Aim of the exercise: Your task is to quote the listing below exactly, beginning with its first line and ending on the line bearing "from 0 to 1.".
───── Raw data ─────
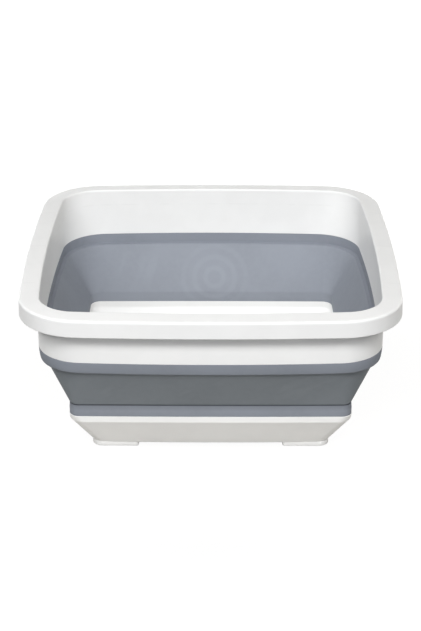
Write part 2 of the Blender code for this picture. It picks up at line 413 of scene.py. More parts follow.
@dataclass(frozen=True)
class Noise:
    """Soft noise from 0 to 1.

    Attributes:
        scale: grains per metre.
        detail: octaves beyond the first.
        rough: strength of each octave against the one before.
        span: values at which a mask made of it is 0 and 1.
    """

    scale: float
    detail: float = 2.0
    rough: float = 0.5
    span: Pair = (0.0, 1.0)

    MEAN = 0.5


class ShaderGraph:
    """Node tree of a material or a world, with short ways to add its nodes."""

    MIX_FACTOR, MIX_A, MIX_B, MIX_RESULT = 0, 6, 7, 2

    def __init__(self, tree: bpy.types.NodeTree) -> None:
        """Takes over a node tree and empties it."""
        tree.nodes.clear()
        self.tree = tree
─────
Worked solution:
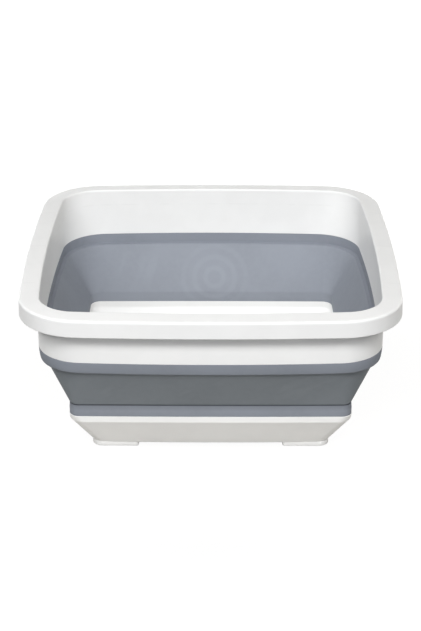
Write part 2 of the Blender code for this picture. It picks up at line 413 of scene.py. More parts follow.
@dataclass(frozen=True)
class Noise:
    """Soft noise from 0 to 1.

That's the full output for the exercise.